Bases: sage.gsl.probability_distribution.ProbabilityDistribution

Create a discrete probability distribution.

INPUT:

  • P - list of probabilities. The list will automatically be normalised if sum(P) is not equal to 1.
  • rng - (optional) random number generator to use.
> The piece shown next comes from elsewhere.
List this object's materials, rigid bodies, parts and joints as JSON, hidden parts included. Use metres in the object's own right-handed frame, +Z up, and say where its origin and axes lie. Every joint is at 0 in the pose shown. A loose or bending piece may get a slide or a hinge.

May be one of 'default', 'luxury', or 'taus'.
  • seed - (optional) seed to use with the random number generator.

OUTPUT:

  • a probability distribution where the probability of selecting x is P[x].

EXAMPLES:

Constructs a GeneralDiscreteDistribution with the probability distribution \($P$\) where \($P(0) = 0.3$\), \($P(1) = 0.4$\), \($P(2) = 0.3$\):

sage: P = [0.3, 0.4, 0.3]
sage: X = GeneralDiscreteDistribution(P)
sage: X.get_random_element() # random
2

Checking the distribution of samples:

sage: P = [0.3, 0.4, 0.3]
sage: counts = [0] * len(P)
sage: X = GeneralDiscreteDistribution(P)
sage: nr_samples = 10000
sage: for _ in range(nr_samples):
...       counts[X.get_random_element()] += 1
sage: [1.0*x/nr_samples for x in counts] # random
[0.295400000000000, 0.400200000000000, 0.304400000000000]
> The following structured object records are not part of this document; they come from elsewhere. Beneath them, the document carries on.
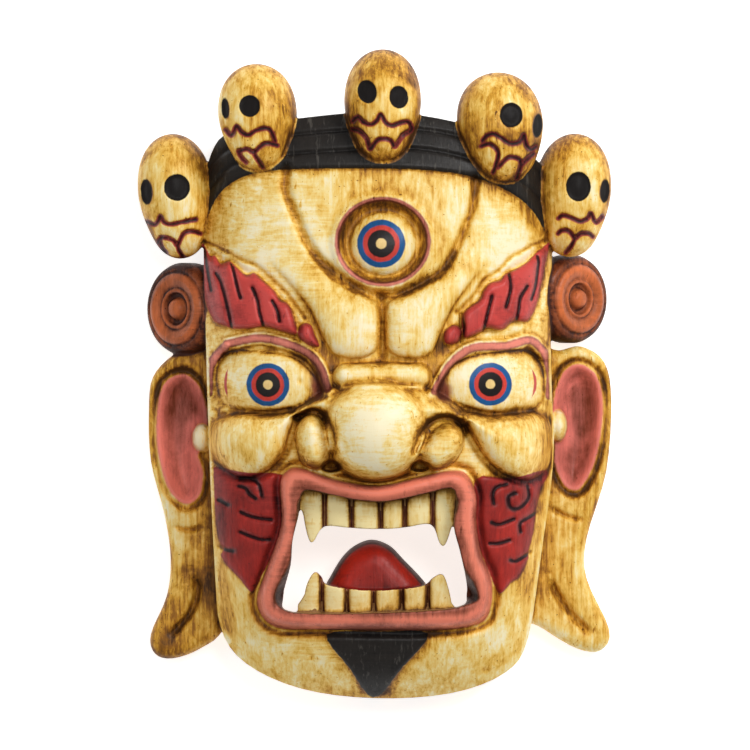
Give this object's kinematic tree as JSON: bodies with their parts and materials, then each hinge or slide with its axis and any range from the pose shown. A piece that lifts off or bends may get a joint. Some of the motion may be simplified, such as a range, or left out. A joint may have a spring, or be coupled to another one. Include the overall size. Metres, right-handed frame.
{
  "type": "tibetan cham mask",
  "caption": "Carved and painted wooden dance mask of a wrathful three-eyed deity with a crown of skulls, open fanged mouth and long ears, hollow behind.",
  "frame": {"origin": "middle of the mask's length and width, on the plane of its flat back rim", "axes": "+Z out of the face, away from the back rim; +Y towards the crown of skulls; +X to the onlooker's right"},
  "size_m": [0.292, 0.398, 0.131],
  "materials": {
    "painted_wood": "painted and varnished, worn"
  },
  "bodies": {
    "root": {"mask": "painted_wood"}
  },
  "joints": []
}
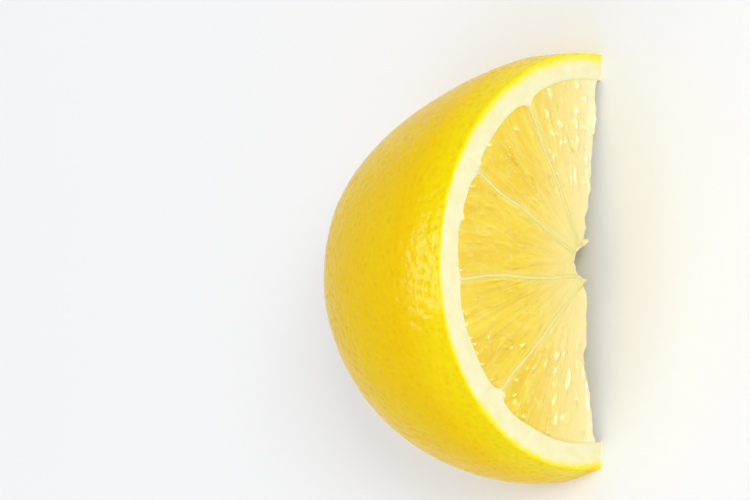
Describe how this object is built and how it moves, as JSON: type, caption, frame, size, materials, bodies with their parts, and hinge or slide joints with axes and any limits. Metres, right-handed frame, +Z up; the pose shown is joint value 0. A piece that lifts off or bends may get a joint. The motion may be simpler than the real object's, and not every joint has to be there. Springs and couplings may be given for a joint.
{
  "type": "lemon quarter",
  "caption": "Quarter of a lemon, cut across and lengthwise, resting on its lengthwise cut with the juicy cross-section in front and the blossom end behind.",
  "frame": {"origin": "on the surface it rests on, under the middle of its box", "axes": "+Z up from the lengthwise cut, -Y out of the cut across, +Y towards the blossom end, +X across the fruit"},
  "size_m": [0.0572, 0.0432, 0.0311],
  "materials": {
    "lemon_peel": "waxy, semi-gloss, pitted with oil glands"
  },
  "bodies": {
    "root": {"lemon_quarter": "lemon_peel"}
  },
  "joints": []
}
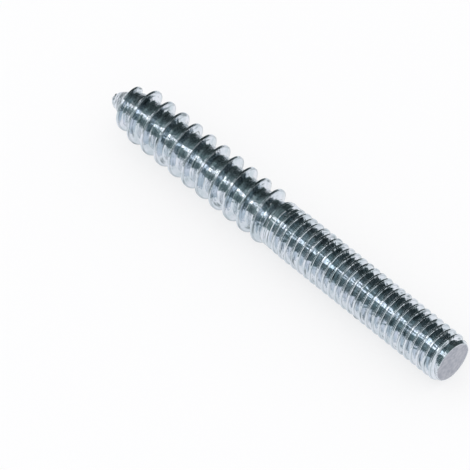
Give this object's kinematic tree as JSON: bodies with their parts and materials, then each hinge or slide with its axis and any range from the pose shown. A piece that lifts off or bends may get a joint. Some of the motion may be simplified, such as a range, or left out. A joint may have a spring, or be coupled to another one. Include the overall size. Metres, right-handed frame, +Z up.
{
  "type": "double-ended stud bolt",
  "caption": "One-piece plated steel stud bolt with a coarse wood-screw thread and gimlet point at one end and a fine machine thread with a chamfered flat end at the other.",
  "frame": {"origin": "on the bolt's axis, in the plane where the wood-screw thread ends and the machine thread begins", "axes": "+X along the bolt from the gimlet point to the flat machine end, +Z up as the bolt lies"},
  "size_m": [0.0545, 0.0066, 0.0066],
  "materials": {
    "plated_steel": "bright zinc plating over rolled steel"
  },
  "bodies": {
    "root": {"stud_bolt": "plated_steel"}
  },
  "joints": []
}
The distribution probabilities will automatically be normalised:

sage: P = [0.1, 0.3]
sage: X = GeneralDiscreteDistribution(P, seed = 0)
sage: counts = [0, 0]
sage: for _ in range(10000):
...       counts[X.get_random_element()] += 1
sage: float(counts[1]/counts[0])
3.042037186742118

TESTS:

Make sure that repeated initializations are randomly seeded (trac ticket #9770):

sage: P = [0.001] * 1000
sage: Xs = [GeneralDiscreteDistribution(P).get_random_element() for _ in range(1000)]
sage: len(set(Xs)) > 2^^32
True

The distribution probabilities must be non-negative:

sage: GeneralDiscreteDistribution([0.1, -0.1])
Traceback (most recent call last):
...
ValueError: The distribution probabilities must be non-negative
get_random_element()

Get a random sample from the probability distribution.

EXAMPLE:

sage: P = [0.3, 0.4, 0.3]
sage: X = GeneralDiscreteDistribution(P)
sage: [X.get_random_element() for _ in range(10)] # random
[1, 0, 1, 1, 2, 0, 0, 2, 2, 0]
sage: isinstance(X.get_random_element(), sage.rings.integer.Integer)
True
reset_distribution()

This method resets the distribution.

EXAMPLE:

sage: T = GeneralDiscreteDistribution([0.1, 0.3, 0.6])
sage: T.set_seed(0)
sage: [T.get_random_element() for _ in range(10)]
[2, 2, 2, 2, 2, 1, 2, 2, 1, 2]
sage: T.reset_distribution()
sage: [T.get_random_element() for _ in range(10)]
[2, 2, 2, 2, 2, 1, 2, 2, 1, 2]
set_random_number_generator(rng='default')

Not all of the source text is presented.